::: EXTRACTED DATA :::

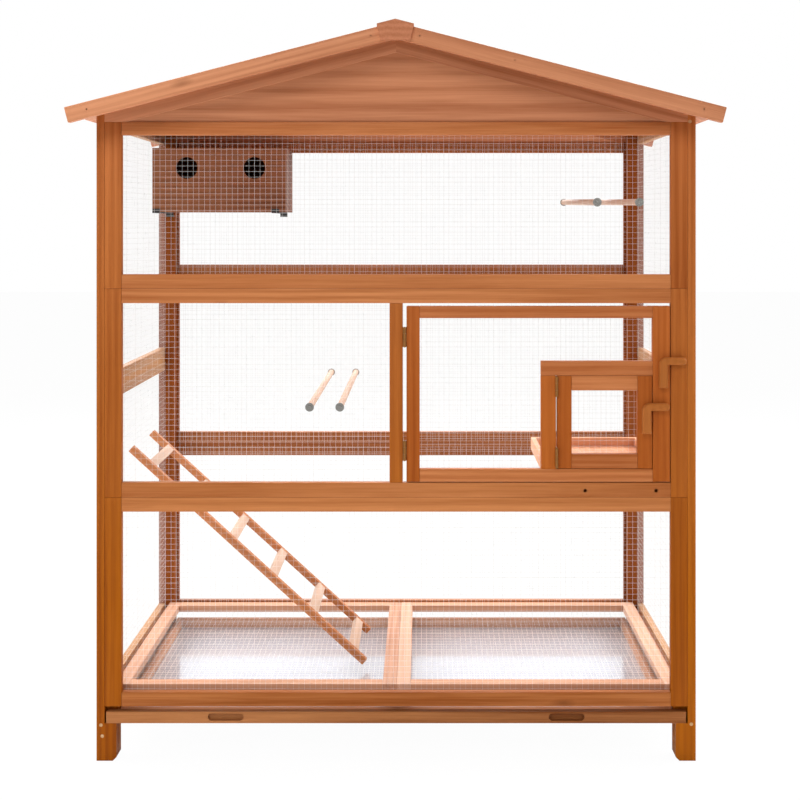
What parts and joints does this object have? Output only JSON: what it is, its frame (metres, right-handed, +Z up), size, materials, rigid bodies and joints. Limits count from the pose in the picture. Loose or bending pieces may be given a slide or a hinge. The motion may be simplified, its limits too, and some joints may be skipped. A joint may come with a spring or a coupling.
{
  "type": "bird breeding cage",
  "caption": "Tall wooden bird breeding cage with wire nets, a gable roof, a front door with a small feeding door in it, turn latches, ladder, perches, nest box and pull-out litter drawer.",
  "frame": {"origin": "on the ground under the middle of the cage", "axes": "+Z up, -Y towards the front with the doors and the drawer, +X to the right as seen from the front"},
  "size_m": [1.464, 0.906, 1.6703],
  "materials": {
    "stained_wood": "satin stain",
    "dowel_wood": "satin stain",
    "wire_net": "galvanised",
    "hinge_brass": "dull",
    "fixing_steel": "zinc plated",
    "black_steel": "matt",
    "drawer_sheet": "galvanised"
  },
  "bodies": {
    "cage": {"back_left_post": "stained_wood", "back_lower_frame": "stained_wood", "back_lower_net": "wire_net", "back_middle_frame": "stained_wood", "back_middle_net": "wire_net", "back_right_post": "stained_wood", "back_upper_frame": "stained_wood", "back_upper_net": "wire_net", "barge_boards": "stained_wood", "barge_nails": "fixing_steel", "drawer_runners": "stained_wood", "floor_bearers": "stained_wood", "floor_frames": "stained_wood", "floor_nets": "wire_net", "food_tray": "stained_wood", "food_tray_brackets": "stained_wood", "frame_screws": "fixing_steel", "front_left_post": "stained_wood", "front_lower_frame": "stained_wood", "front_lower_net": "wire_net", "front_middle_frame": "stained_wood", "front_middle_net": "wire_net", "front_right_post": "stained_wood", "front_upper_frame": "stained_wood", "front_upper_net": "wire_net", "gable_boards": "stained_wood", "ladder_rails": "dowel_wood", "ladder_rungs": "dowel_wood", "left_nets": "wire_net", "left_rails": "stained_wood", "left_roof_panel": "stained_wood", "main_hinge_fixed_halves": "hinge_brass", "nest_box": "stained_wood", "nest_box_front": "stained_wood", "nest_box_hooks": "black_steel", "perch_fixings": "fixing_steel", "perches": "dowel_wood", "rafters": "stained_wood", "ridge_cap": "stained_wood", "ridge_end_plates": "stained_wood", "right_nets": "wire_net", "right_rails": "stained_wood", "right_roof_panel": "stained_wood", "upper_latch_screw": "fixing_steel"},
    "main_door": {"main_door_frame": "stained_wood", "main_door_surround": "stained_wood", "main_door_net": "wire_net", "main_hinge_door_halves": "hinge_brass", "small_hinge_fixed_halves": "hinge_brass", "lower_latch_screw": "fixing_steel"},
    "small_door": {"small_door_frame": "stained_wood", "small_door_net": "wire_net", "small_hinge_door_halves": "hinge_brass"},
    "upper_latch": {"upper_latch": "stained_wood"},
    "lower_latch": {"lower_latch": "stained_wood"},
    "drawer": {"drawer_front": "stained_wood", "drawer_box": "stained_wood", "drawer_sheet": "drawer_sheet"}
  },
  "joints": [
    {"name": "main_door_hinge", "type": "hinge", "parent": "cage", "child": "main_door", "pos_m": [0.01925, -0.365, 0.8325], "axis": [0, 0, -1], "range_deg": [0, 110]},
    {"name": "small_door_hinge", "type": "hinge", "parent": "main_door", "child": "small_door", "pos_m": [0.36425, -0.3685, 0.76825], "axis": [0, 0, -1], "range_deg": [0, 110]},
    {"name": "upper_latch_pivot", "type": "hinge", "parent": "cage", "child": "upper_latch", "pos_m": [0.6485, -0.365, 0.9075], "axis": [0, -1, 0], "range_deg": [-90, 180]},
    {"name": "lower_latch_pivot", "type": "hinge", "parent": "main_door", "child": "lower_latch", "pos_m": [0.6105, -0.365, 0.8035], "axis": [0, -1, 0], "range_deg": [0, 180]},
    {"name": "drawer_slide", "type": "slide", "parent": "cage", "child": "drawer", "axis": [0, -1, 0], "range_m": [0, 0.6]}
  ]
}
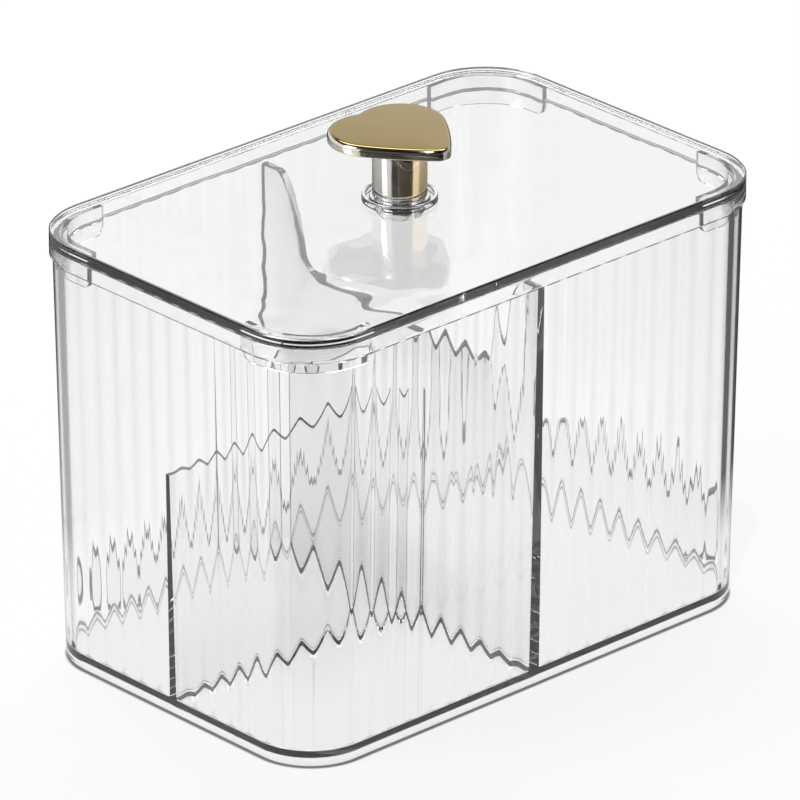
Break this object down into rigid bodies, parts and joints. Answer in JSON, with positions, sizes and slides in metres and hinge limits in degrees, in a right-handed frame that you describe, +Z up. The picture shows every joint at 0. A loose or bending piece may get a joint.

:::

All of the entries above should be written out again exactly.

RESULT OF THIS TASK
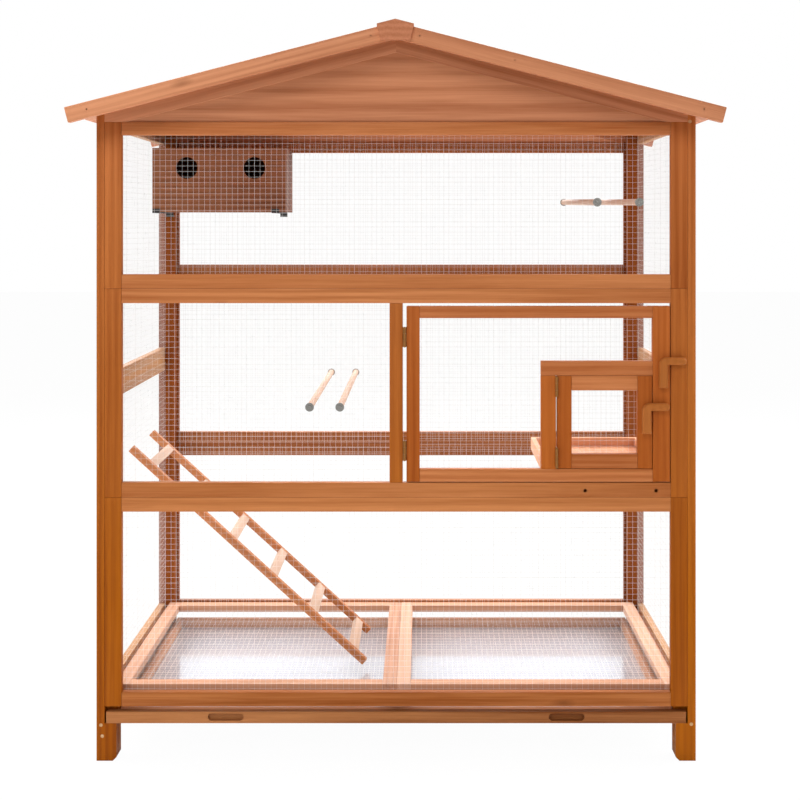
What parts and joints does this object have? Output only JSON: what it is, its frame (metres, right-handed, +Z up), size, materials, rigid bodies and joints. Limits count from the pose in the picture. Loose or bending pieces may be given a slide or a hinge. The motion may be simplified, its limits too, and some joints may be skipped. A joint may come with a spring or a coupling.
{
  "type": "bird breeding cage",
  "caption": "Tall wooden bird breeding cage with wire nets, a gable roof, a front door with a small feeding door in it, turn latches, ladder, perches, nest box and pull-out litter drawer.",
  "frame": {"origin": "on the ground under the middle of the cage", "axes": "+Z up, -Y towards the front with the doors and the drawer, +X to the right as seen from the front"},
  "size_m": [1.464, 0.906, 1.6703],
  "materials": {
    "stained_wood": "satin stain",
    "dowel_wood": "satin stain",
    "wire_net": "galvanised",
    "hinge_brass": "dull",
    "fixing_steel": "zinc plated",
    "black_steel": "matt",
    "drawer_sheet": "galvanised"
  },
  "bodies": {
    "cage": {"back_left_post": "stained_wood", "back_lower_frame": "stained_wood", "back_lower_net": "wire_net", "back_middle_frame": "stained_wood", "back_middle_net": "wire_net", "back_right_post": "stained_wood", "back_upper_frame": "stained_wood", "back_upper_net": "wire_net", "barge_boards": "stained_wood", "barge_nails": "fixing_steel", "drawer_runners": "stained_wood", "floor_bearers": "stained_wood", "floor_frames": "stained_wood", "floor_nets": "wire_net", "food_tray": "stained_wood", "food_tray_brackets": "stained_wood", "frame_screws": "fixing_steel", "front_left_post": "stained_wood", "front_lower_frame": "stained_wood", "front_lower_net": "wire_net", "front_middle_frame": "stained_wood", "front_middle_net": "wire_net", "front_right_post": "stained_wood", "front_upper_frame": "stained_wood", "front_upper_net": "wire_net", "gable_boards": "stained_wood", "ladder_rails": "dowel_wood", "ladder_rungs": "dowel_wood", "left_nets": "wire_net", "left_rails": "stained_wood", "left_roof_panel": "stained_wood", "main_hinge_fixed_halves": "hinge_brass", "nest_box": "stained_wood", "nest_box_front": "stained_wood", "nest_box_hooks": "black_steel", "perch_fixings": "fixing_steel", "perches": "dowel_wood", "rafters": "stained_wood", "ridge_cap": "stained_wood", "ridge_end_plates": "stained_wood", "right_nets": "wire_net", "right_rails": "stained_wood", "right_roof_panel": "stained_wood", "upper_latch_screw": "fixing_steel"},
    "main_door": {"main_door_frame": "stained_wood", "main_door_surround": "stained_wood", "main_door_net": "wire_net", "main_hinge_door_halves": "hinge_brass", "small_hinge_fixed_halves": "hinge_brass", "lower_latch_screw": "fixing_steel"},
    "small_door": {"small_door_frame": "stained_wood", "small_door_net": "wire_net", "small_hinge_door_halves": "hinge_brass"},
    "upper_latch": {"upper_latch": "stained_wood"},
    "lower_latch": {"lower_latch": "stained_wood"},
    "drawer": {"drawer_front": "stained_wood", "drawer_box": "stained_wood", "drawer_sheet": "drawer_sheet"}
  },
  "joints": [
    {"name": "main_door_hinge", "type": "hinge", "parent": "cage", "child": "main_door", "pos_m": [0.01925, -0.365, 0.8325], "axis": [0, 0, -1], "range_deg": [0, 110]},
    {"name": "small_door_hinge", "type": "hinge", "parent": "main_door", "child": "small_door", "pos_m": [0.36425, -0.3685, 0.76825], "axis": [0, 0, -1], "range_deg": [0, 110]},
    {"name": "upper_latch_pivot", "type": "hinge", "parent": "cage", "child": "upper_latch", "pos_m": [0.6485, -0.365, 0.9075], "axis": [0, -1, 0], "range_deg": [-90, 180]},
    {"name": "lower_latch_pivot", "type": "hinge", "parent": "main_door", "child": "lower_latch", "pos_m": [0.6105, -0.365, 0.8035], "axis": [0, -1, 0], "range_deg": [0, 180]},
    {"name": "drawer_slide", "type": "slide", "parent": "cage", "child": "drawer", "axis": [0, -1, 0], "range_m": [0, 0.6]}
  ]
}
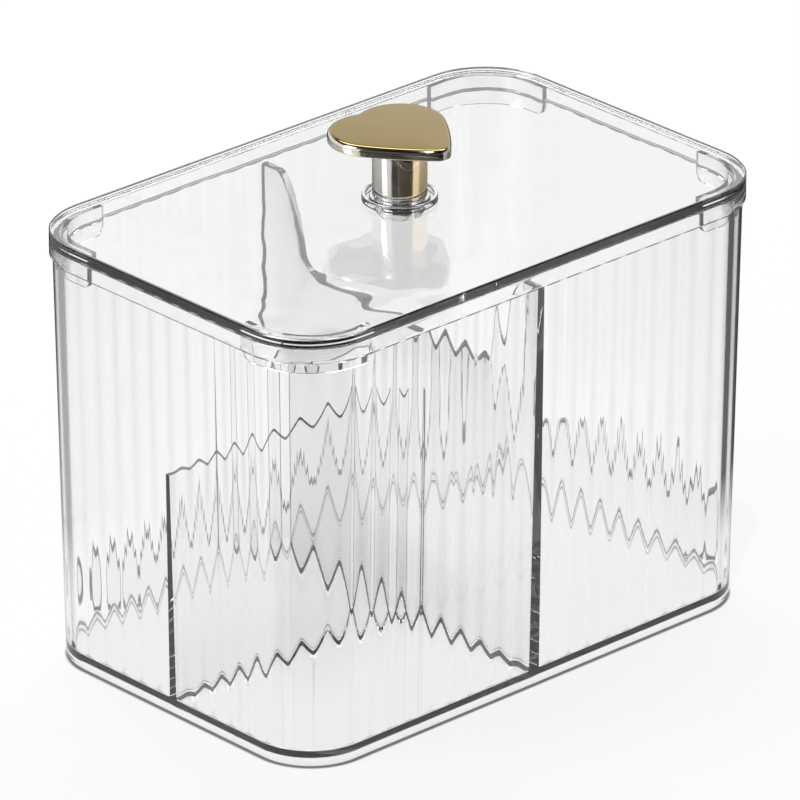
Break this object down into rigid bodies, parts and joints. Answer in JSON, with positions, sizes and slides in metres and hinge limits in degrees, in a right-handed frame that you describe, +Z up. The picture shows every joint at 0. A loose or bending piece may get a joint.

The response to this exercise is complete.